Rows from a 3D modeling dataset
- - - -

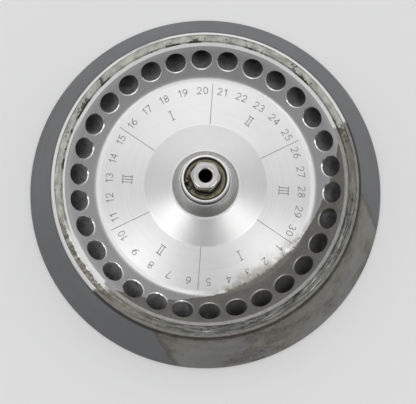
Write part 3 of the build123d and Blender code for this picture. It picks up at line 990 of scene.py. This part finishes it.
def area_lamp(name, azimuth, elevation, distance, size, power):
    """A soft lamp on a sphere round the mouths, facing them."""
    data = bpy.data.lights.new(name, "AREA")
    data.shape = "DISK"
    data.size = size
    data.energy = power
    lamp = bpy.data.objects.new(name, data)
    bpy.context.scene.collection.objects.link(lamp)
    a, e = math.radians(azimuth), math.radians(elevation)
    way = Vector((math.cos(a) * math.cos(e), math.sin(a) * math.cos(e), math.sin(e)))
    lamp.location = Vector((0, 0, 0.03)) + way * distance
    lamp.rotation_mode = "QUATERNION"
    lamp.rotation_quaternion = way.to_track_quat("Z", "Y")
    return lamp


def place_camera(tilt=7.47, azimuth=4.2, distance=0.400, focal=738.0, aim=(205.5, 183.05)):
    """A camera above the rotor, tilted towards one side, with the mouth circle's centre at a given pixel.

    The mouth centre's ray in camera axes is ((u - 208)/f, (202 - v)/f, -1); the camera axes are the ones that
    look straight at that centre, turned by the least turn that takes (0, 0, -1) to the ray.
    """
    scene = bpy.context.scene
    width, height = 416, 404
    t, a = math.radians(tilt), math.radians(azimuth)
    right = Vector((math.cos(a), math.sin(a), 0))
    back = Vector((math.sin(a) * math.sin(t), -math.cos(a) * math.sin(t), math.cos(t)))
    up = back.cross(right)
    ray = Vector(((aim[0] - width / 2) / focal, (height / 2 - aim[1]) / focal, -1)).normalized()
    turn = Vector((0, 0, -1)).rotation_difference(ray).to_matrix()
    axes = Matrix((right, up, back))
    world_to_camera = turn @ axes
    data = bpy.data.cameras.new("camera")
    data.sensor_width = 36.0
    data.lens = 36.0 * focal / width
    data.clip_start, data.clip_end = 0.01, 20
    camera = bpy.data.objects.new("camera", data)
    scene.collection.objects.link(camera)
    place = Vector((0, 0, scene.rotor_sizes.mouth_height)) + back * distance
    camera.matrix_world = Matrix.Translation(place) @ world_to_camera.transposed().to_4x4()
    scene.camera = camera


class ROTOR_OT_stage(bpy.types.Operator):
    """Sets the pale floor, the soft lamps, the surroundings and the camera"""
    bl_idname = "rotor.stage"
    bl_label = "Stage, lamps and camera"

    def execute(self, context):
        c = settings()[1]
        scene = context.scene
        scene.view_settings.view_transform = "Standard"
        n = Nodes("floor_pale")
        at = n.add("ShaderNodeTexCoord", out=3)
        cloud = n.noise(at, 3.0, 2.0, 0.5)
        colour = n.mix(cloud, scaled(c.floor, 0.99), scaled(c.floor, 1.01))
        material = n.shade(colour, 0.85, 0.0, specular=0.1)
        shader = n.tree.nodes["Principled BSDF"]
        n.put(shader.inputs["Emission Color"], colour)
        seen = n.math("MAXIMUM", n.add("ShaderNodeLightPath", out=0), n.add("ShaderNodeLightPath", out=3))
        away = n.add("ShaderNodeVectorMath", at, operation="LENGTH", out=1)
        n.put(shader.inputs["Emission Strength"],
              n.times(n.times(seen, n.ramp(away, 0.08, 0.10)), 0.22))
        half = 3.0
        corners = [(-half, -half, 0), (half, -half, 0), (half, half, 0), (-half, half, 0)]
        mesh = bpy.data.meshes.new("floor")
        mesh.from_pydata(corners, [], [(0, 1, 2, 3)])
        mesh.materials.append(material)
        floor = bpy.data.objects.new("floor", mesh)
        scene.collection.objects.link(floor)

        scene.world = surroundings()
        for name, azimuth, elevation, distance, size, power in (
                ("lamp_back_right", 72, 66, 1.4, 0.8, 0.85),
                ("lamp_back_left", 120, 66, 1.4, 0.8, 0.85),
                ("lamp_left", 217, 69, 1.4, 0.5, 2.1),
                ("lamp_right", 331, 69, 1.4, 0.5, 1.9)):
            area_lamp(name, azimuth, elevation, distance, size, power)
        place_camera()
        return {"FINISHED"}


class ROTOR_PT_panel(bpy.types.Panel):
    """Sizes, colours and steps of the rotor"""
    bl_idname = "ROTOR_PT_panel"
    bl_label = "Fixed angle rotor"
    bl_space_type = "VIEW_3D"
    bl_region_type = "UI"
    bl_category = "Rotor"

    def draw(self, context):
        layout = self.layout
        for group in (context.scene.rotor_sizes, context.scene.rotor_colours):
            box = layout.box()
            for key in group.bl_rna.properties.keys():
                if key not in ("rna_type", "name"):
                    box.prop(group, key)
        for step in STEPS:
            layout.operator(step.bl_idname)


STEPS = (ROTOR_OT_body, ROTOR_OT_engraving, ROTOR_OT_hub, ROTOR_OT_nut, ROTOR_OT_stage)
CLASSES = (RotorSizes, RotorColours, *STEPS, ROTOR_PT_panel)


def register():
    for cls in CLASSES:
        bpy.utils.register_class(cls)
    bpy.types.Scene.rotor_sizes = PointerProperty(type=RotorSizes)
    bpy.types.Scene.rotor_colours = PointerProperty(type=RotorColours)


def unregister():
    del bpy.types.Scene.rotor_colours
    del bpy.types.Scene.rotor_sizes
    for cls in reversed(CLASSES):
        bpy.utils.unregister_class(cls)


def main():
    register()
    for step in STEPS:
        group, name = step.bl_idname.split(".")
        getattr(getattr(bpy.ops, group), name)()


if __name__ == "__main__":
    main()
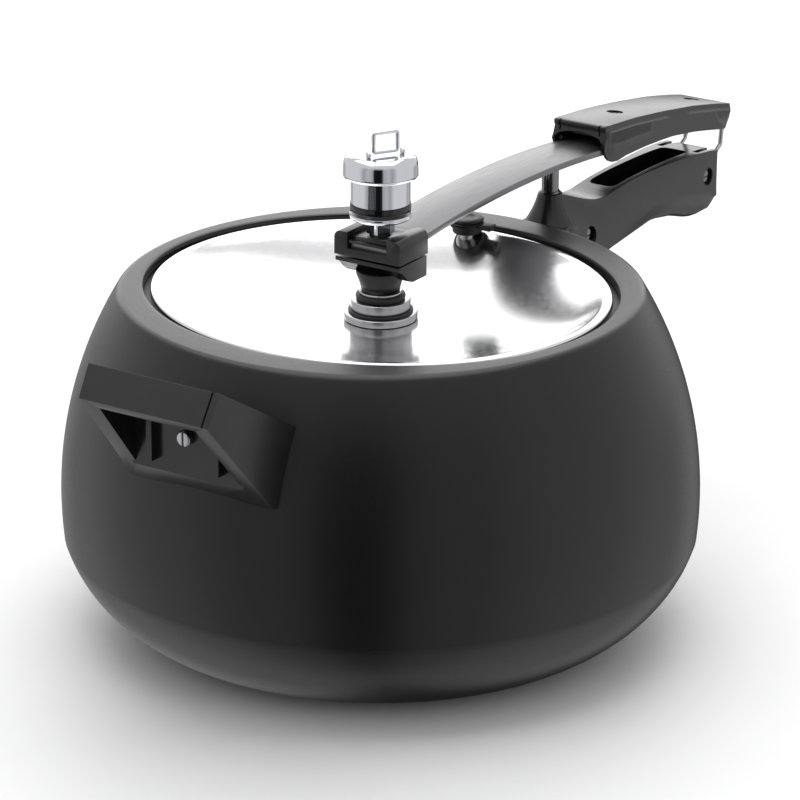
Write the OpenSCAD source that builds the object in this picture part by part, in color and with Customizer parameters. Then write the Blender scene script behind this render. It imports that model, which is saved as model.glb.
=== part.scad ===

- - - -

*What you have to do*
Repeat the lines from the first one in the records through the line containing "return lamp", exactly as written, and nothing else.

*Output below*
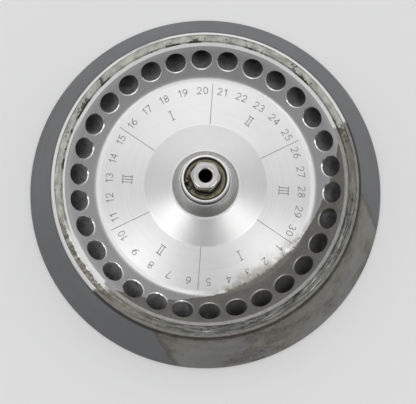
Write part 3 of the build123d and Blender code for this picture. It picks up at line 990 of scene.py. This part finishes it.
def area_lamp(name, azimuth, elevation, distance, size, power):
    """A soft lamp on a sphere round the mouths, facing them."""
    data = bpy.data.lights.new(name, "AREA")
    data.shape = "DISK"
    data.size = size
    data.energy = power
    lamp = bpy.data.objects.new(name, data)
    bpy.context.scene.collection.objects.link(lamp)
    a, e = math.radians(azimuth), math.radians(elevation)
    way = Vector((math.cos(a) * math.cos(e), math.sin(a) * math.cos(e), math.sin(e)))
    lamp.location = Vector((0, 0, 0.03)) + way * distance
    lamp.rotation_mode = "QUATERNION"
    lamp.rotation_quaternion = way.to_track_quat("Z", "Y")
    return lamp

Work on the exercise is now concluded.